Escribe Boadella en el programa de mano de la función: “La enorme complejidad burocrática y laboral que se ha organizado en las artes, entre la simple formulación de la idea creativa y su realización práctica ha propiciado el intervencionismo tutor de los Estados con su nuevo modelo de nacionalización de la cultura elitista. No obstante, el periodo el despilfarro y la opulencia parece tener fecha de caducidad y habrá que inventarse nuevas fórmulas para la subsistencia del gremio y la continuidad del gran repertorio”.
Desde ese muladar de decadencia, don José –inmenso, como es habitual, Ramón Fontseré– levanta una delirante bandera de rebeldía, seguramente inútil pero también hermosa: poner en pie, antes de que el edificio en ruinas sea derribado, una representación de “Rigoletto”, de Shakespeare, sostiene él con denuedo, interpretada por indigentes, individuos, en suma, con poco o nada que perder y no contaminados por los nocivos influjos de la profesión teatral domesticada. Toda una reópera de los mendigos –formulación que trenza el precursor libreto dieciochesco de John Gay y un concepto morrocotudo y españolazo acuñado por Francisco Nieva– desde la que se pone en solfa la costosa grandilocuencia de los teatros públicos, la utilización política de los proyectos culturales como guarnición vistosa de una gestión turulata, la conversión de actores, directores y otras yerbas escénicas en aplicados funcionarios, la complicidad de los medios de comunicación como voceros del poder que toque, la facundia estéril de los llamados asesores culturales…
Albert Boadella es un maestro de la sátira, ese género tan higiénico y necesario, piedra de toque de falsedades, vanidades y excesos. Y como tiene también un formidable talento teatral y una astucia legendaria, ha estrenado esta saludable recuperación de “El Nacional” en un teatro privado. El gran bufón es consciente de que de la sátira bien entendida no debe excluirse el satirizador y, ocupando el cargo de director artístico de los Teatros del Canal, buque insignia escénico de la Comunidad Autónoma de Madrid, escribe con un par: “Las piojosas carretas de la farándula han sido sustituidas por costosos y faraónicos edificios dedicados a montajes espectaculares y fichajes de lujo, pero en este despliegue ostentoso dirigido a un público sediento de monumentalismo que olvida el último bocado para metabolizar el siguiente, se ha perdido la poesía de lo sugerido que, en definitiva, representaba la esencia de nuestro oficio”. Quien lo probó lo sabe, que diría Lope.

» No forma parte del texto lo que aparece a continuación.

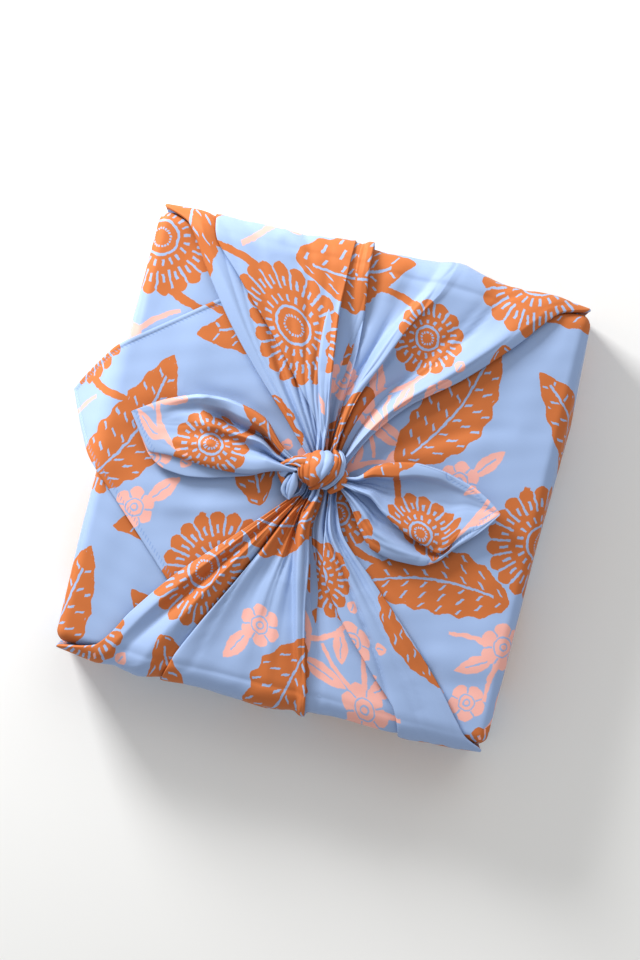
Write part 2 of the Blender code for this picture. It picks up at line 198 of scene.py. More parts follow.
def grid_quads(points, middle):
    """The quads of a grid of points (rows, columns, 3), turned so that they face away from the
    middle on the whole."""
    rows, columns = points.shape[:2]
    number = np.arange(rows * columns).reshape(rows, columns)
    corners = (number[:-1, :-1], number[:-1, 1:], number[1:, 1:], number[1:, :-1])
    faces = np.stack([c.ravel() for c in corners], 1)
    a, b, c, d = (points.reshape(-1, 3)[faces[:, i]] for i in range(4))
    outward = ((a + c) / 2 - middle) * np.cross(c - a, d - b)
    return faces[:, ::-1] if outward.sum() < 0 else faces


def cloth_piece(name, grids, middle=(0, 0, 0.03), thickness=0.0):
    """One mesh from one or more grids, with their places on the flat cloth and their hems."""
    starts = np.cumsum([0] + [grid.points[..., 0].size for grid in grids])
    faces = np.concatenate([grid_quads(g.points, middle) + n for g, n in zip(grids, starts)])
    mesh = bpy.data.meshes.new(name)
    mesh.from_pydata(np.concatenate([g.points.reshape(-1, 3) for g in grids]), [], faces)
    mesh.shade_smooth()
    corner = np.empty(len(mesh.loops), np.int32)
    mesh.loops.foreach_get("vertex_index", corner)
    flat = np.concatenate([g.flat.reshape(-1, 2) for g in grids])
    no_hem = [np.full(g.flat.shape, NO_HEM) if g.hem is None else g.hem for g in grids]
    hem = np.concatenate([h.reshape(-1, 2) for h in no_hem])
    for label, values in (("Cloth", flat), ("Hem", hem)):
        layer = mesh.uv_layers.new(name=label)
        layer.data.foreach_set("uv", values[corner].ravel())
    piece = bpy.data.objects.new(name, mesh)
    bpy.context.scene.collection.objects.link(piece)
    if thickness:
        solidify = piece.modifiers.new("thickness", "SOLIDIFY")
        solidify.thickness = thickness
        solidify.offset = 0
    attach(piece, "root")
    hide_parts("furoshiki_cloth")
    print(f"{name}: {len(mesh.vertices)} points, {len(mesh.polygons)} quads")
    return piece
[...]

Reivindiquemos también la poesía de lo sugerido, la verdad teatral frente al naturalismo falaz. Levanto la copa con admiración, agradecimiento y alegría, mientras haya oportunidad para ello, por esa fantástica tropa a la que pertenecen Boadella y sus cuates, “una profesión –dejemos hablar a don José– de rebeldes y asilvestrados, todo lo contrario de la farándula elitista, petulante y sumisa, que ha degradado el gremio de lo que fue un glorioso oficio de pícaros, putas, cabrones y maricones, enterrados fuera del camposanto”. Olé.